- _WHAT IS EXPECTED_
Beginning with the very first line, please reproduce the entries exactly through the line containing "back = low.y + 2 * STRAP_SHEET".

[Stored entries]
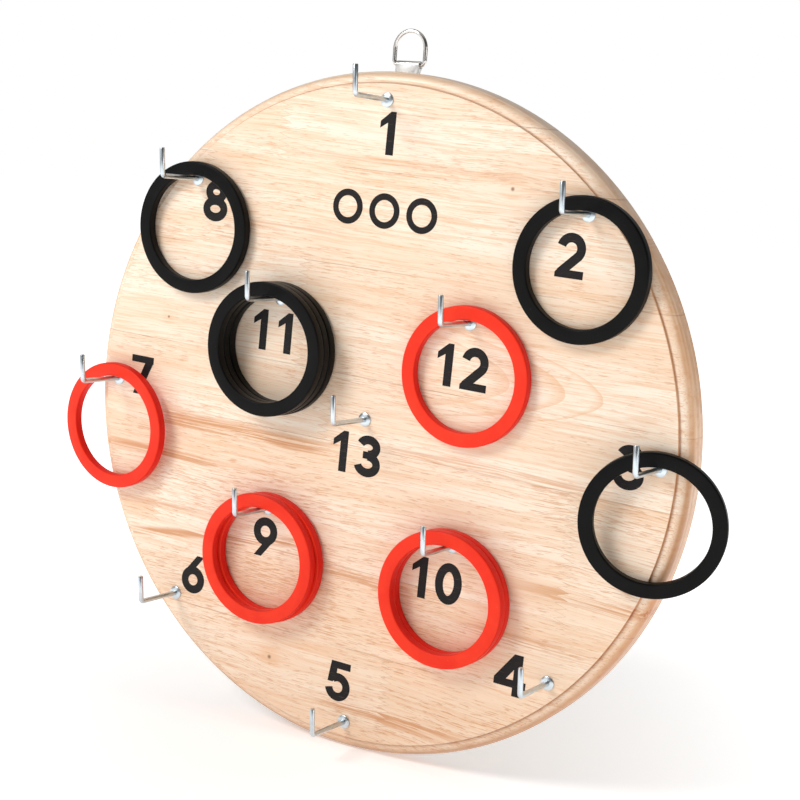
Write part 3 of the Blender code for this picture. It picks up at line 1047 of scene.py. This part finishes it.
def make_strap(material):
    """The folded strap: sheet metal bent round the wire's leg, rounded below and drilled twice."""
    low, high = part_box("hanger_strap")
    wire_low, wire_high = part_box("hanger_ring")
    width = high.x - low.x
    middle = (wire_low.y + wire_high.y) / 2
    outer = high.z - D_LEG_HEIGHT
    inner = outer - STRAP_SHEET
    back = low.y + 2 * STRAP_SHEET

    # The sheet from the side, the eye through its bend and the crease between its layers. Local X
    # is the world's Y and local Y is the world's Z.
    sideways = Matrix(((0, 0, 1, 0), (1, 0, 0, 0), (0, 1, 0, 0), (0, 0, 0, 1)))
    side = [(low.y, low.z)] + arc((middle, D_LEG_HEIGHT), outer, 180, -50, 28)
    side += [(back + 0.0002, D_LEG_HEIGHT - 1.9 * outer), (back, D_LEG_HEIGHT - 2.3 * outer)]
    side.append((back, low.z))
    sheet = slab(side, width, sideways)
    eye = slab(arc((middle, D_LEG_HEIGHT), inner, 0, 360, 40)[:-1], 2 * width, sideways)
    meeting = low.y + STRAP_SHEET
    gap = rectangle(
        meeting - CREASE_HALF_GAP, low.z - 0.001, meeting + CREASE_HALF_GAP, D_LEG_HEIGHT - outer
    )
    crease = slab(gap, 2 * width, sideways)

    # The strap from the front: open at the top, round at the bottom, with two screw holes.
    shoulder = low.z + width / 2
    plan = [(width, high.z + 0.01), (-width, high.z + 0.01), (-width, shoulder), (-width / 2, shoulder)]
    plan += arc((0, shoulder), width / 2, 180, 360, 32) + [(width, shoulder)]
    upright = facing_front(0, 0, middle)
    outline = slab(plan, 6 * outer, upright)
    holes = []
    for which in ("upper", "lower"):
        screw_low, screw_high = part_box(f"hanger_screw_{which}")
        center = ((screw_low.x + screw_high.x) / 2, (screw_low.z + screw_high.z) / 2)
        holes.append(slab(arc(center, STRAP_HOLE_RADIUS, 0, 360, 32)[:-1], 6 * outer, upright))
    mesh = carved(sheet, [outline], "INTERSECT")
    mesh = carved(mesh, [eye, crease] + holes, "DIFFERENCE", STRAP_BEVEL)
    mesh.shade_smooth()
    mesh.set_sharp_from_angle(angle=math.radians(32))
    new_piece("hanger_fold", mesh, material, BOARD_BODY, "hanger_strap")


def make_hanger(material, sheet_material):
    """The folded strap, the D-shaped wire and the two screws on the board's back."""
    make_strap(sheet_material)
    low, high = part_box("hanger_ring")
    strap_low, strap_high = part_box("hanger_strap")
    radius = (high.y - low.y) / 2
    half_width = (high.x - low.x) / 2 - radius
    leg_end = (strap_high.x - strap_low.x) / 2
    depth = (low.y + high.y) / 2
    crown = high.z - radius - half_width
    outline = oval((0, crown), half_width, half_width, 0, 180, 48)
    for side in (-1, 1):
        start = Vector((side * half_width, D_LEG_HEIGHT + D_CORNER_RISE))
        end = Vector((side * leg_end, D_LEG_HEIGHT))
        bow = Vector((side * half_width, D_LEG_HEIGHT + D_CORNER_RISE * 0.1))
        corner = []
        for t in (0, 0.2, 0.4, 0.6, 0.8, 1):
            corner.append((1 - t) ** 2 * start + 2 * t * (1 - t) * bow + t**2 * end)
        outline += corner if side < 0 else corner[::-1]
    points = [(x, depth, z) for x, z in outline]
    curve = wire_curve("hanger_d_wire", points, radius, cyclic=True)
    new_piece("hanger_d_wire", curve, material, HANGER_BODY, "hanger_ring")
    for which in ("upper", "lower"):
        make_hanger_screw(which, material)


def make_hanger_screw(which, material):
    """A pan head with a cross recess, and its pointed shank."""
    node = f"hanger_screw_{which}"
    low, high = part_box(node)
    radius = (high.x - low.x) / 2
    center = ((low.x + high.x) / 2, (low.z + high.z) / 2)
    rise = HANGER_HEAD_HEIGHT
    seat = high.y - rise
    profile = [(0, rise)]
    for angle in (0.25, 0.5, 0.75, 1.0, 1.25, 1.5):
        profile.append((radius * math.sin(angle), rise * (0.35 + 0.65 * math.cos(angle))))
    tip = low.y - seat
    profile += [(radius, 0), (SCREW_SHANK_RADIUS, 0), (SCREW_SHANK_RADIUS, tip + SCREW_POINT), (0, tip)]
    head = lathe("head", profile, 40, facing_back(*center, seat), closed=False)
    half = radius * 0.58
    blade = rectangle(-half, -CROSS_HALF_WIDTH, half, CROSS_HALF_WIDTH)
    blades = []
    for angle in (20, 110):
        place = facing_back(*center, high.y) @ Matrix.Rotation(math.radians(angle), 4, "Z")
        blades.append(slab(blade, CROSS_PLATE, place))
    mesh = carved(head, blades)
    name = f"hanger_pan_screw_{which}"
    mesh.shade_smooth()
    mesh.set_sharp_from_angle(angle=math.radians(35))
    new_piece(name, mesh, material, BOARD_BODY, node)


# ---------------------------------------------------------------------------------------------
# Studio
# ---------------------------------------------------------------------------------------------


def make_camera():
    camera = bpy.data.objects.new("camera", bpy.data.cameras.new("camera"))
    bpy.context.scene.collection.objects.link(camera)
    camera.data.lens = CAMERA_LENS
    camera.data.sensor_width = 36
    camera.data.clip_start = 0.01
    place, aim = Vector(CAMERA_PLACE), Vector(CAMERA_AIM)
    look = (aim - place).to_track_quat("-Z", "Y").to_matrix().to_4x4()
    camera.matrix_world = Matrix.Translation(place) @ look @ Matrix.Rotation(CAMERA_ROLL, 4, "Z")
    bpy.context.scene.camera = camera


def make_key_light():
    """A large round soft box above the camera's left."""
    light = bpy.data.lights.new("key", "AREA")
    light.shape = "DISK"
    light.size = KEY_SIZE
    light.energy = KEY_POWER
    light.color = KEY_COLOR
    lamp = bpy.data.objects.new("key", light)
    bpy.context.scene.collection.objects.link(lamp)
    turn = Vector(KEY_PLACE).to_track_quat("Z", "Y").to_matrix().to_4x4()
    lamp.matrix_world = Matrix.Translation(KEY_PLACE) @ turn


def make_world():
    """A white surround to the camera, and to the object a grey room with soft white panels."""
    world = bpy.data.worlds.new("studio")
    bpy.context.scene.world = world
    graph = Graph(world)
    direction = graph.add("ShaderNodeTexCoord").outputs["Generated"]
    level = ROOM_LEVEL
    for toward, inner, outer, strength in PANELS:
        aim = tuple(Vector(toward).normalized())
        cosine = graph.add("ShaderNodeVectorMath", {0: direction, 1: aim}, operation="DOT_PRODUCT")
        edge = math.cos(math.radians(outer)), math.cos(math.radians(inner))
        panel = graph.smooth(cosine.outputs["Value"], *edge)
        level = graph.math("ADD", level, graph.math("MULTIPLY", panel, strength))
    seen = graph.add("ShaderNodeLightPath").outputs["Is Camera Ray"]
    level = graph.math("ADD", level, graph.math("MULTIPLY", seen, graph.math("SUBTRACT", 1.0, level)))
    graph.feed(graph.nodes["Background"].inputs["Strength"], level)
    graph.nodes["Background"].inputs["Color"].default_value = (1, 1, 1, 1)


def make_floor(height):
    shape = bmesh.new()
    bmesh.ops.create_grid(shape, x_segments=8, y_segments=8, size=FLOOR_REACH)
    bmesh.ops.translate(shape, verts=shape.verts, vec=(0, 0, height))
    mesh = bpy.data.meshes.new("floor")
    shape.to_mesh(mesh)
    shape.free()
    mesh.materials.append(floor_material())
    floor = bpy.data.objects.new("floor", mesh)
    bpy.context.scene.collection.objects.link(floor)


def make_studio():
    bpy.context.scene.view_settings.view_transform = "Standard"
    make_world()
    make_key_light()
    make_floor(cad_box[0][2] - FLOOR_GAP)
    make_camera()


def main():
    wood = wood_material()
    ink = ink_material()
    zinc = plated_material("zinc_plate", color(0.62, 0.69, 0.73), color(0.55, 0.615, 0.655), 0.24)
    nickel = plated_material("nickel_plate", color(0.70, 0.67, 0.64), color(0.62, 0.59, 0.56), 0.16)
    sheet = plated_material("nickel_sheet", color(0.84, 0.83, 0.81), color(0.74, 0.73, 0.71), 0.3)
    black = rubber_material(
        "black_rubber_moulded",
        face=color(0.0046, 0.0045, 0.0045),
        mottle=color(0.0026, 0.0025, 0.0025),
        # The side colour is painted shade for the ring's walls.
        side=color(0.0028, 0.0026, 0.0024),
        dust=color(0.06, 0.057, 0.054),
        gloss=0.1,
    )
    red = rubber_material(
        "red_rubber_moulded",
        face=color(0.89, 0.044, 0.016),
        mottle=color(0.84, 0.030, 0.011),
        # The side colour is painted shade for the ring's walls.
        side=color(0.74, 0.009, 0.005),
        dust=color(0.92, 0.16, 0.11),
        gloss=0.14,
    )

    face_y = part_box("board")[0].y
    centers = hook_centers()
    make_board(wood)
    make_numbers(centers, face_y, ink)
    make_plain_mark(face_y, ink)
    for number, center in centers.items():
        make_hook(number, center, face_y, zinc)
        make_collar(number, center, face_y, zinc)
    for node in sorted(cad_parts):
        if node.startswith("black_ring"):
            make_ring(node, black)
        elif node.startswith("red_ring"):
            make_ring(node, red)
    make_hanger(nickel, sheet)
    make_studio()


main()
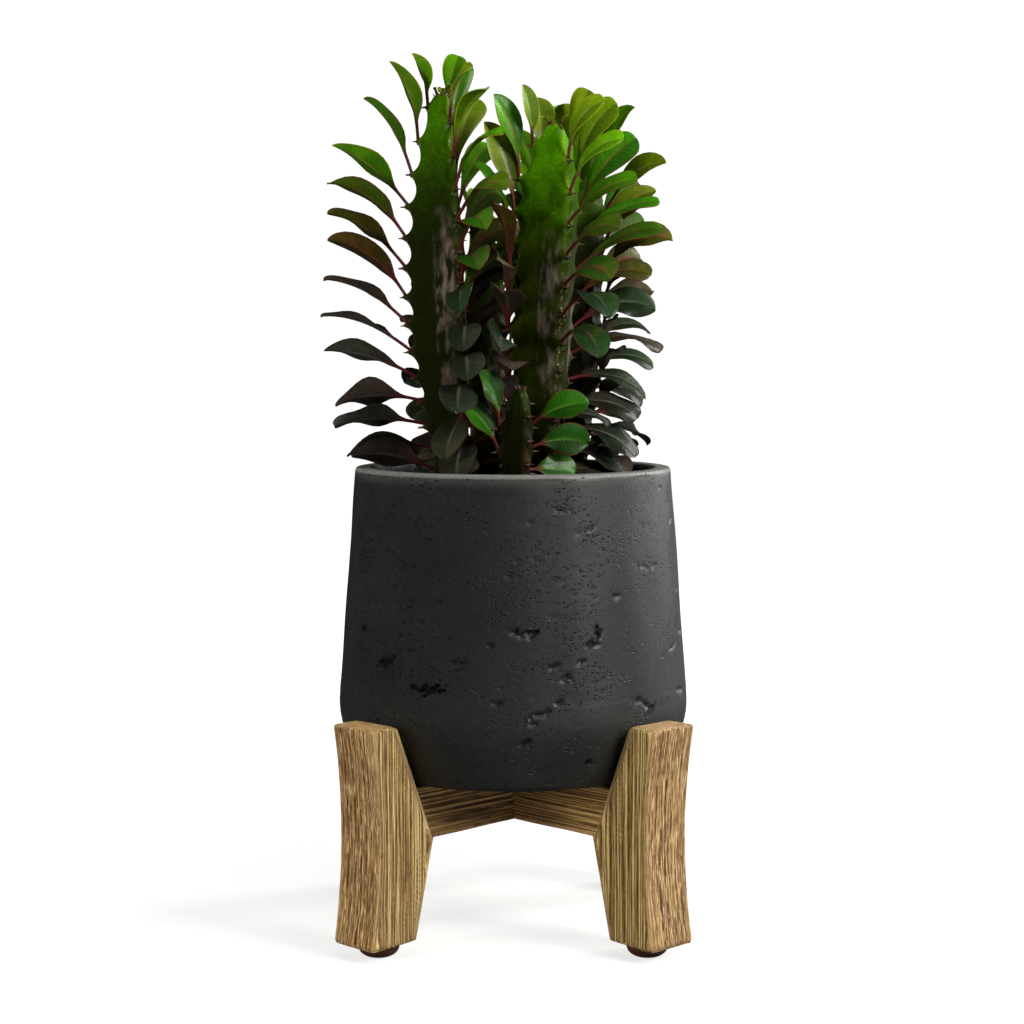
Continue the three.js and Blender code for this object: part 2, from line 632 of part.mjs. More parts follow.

- _THE OUTPUT_
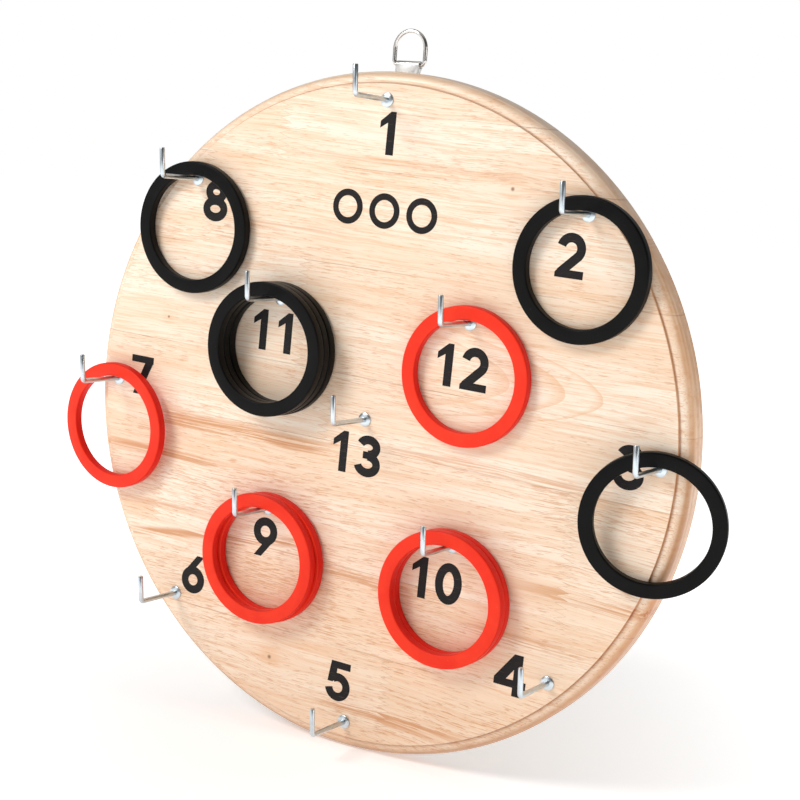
Write part 3 of the Blender code for this picture. It picks up at line 1047 of scene.py. This part finishes it.
def make_strap(material):
    """The folded strap: sheet metal bent round the wire's leg, rounded below and drilled twice."""
    low, high = part_box("hanger_strap")
    wire_low, wire_high = part_box("hanger_ring")
    width = high.x - low.x
    middle = (wire_low.y + wire_high.y) / 2
    outer = high.z - D_LEG_HEIGHT
    inner = outer - STRAP_SHEET
    back = low.y + 2 * STRAP_SHEET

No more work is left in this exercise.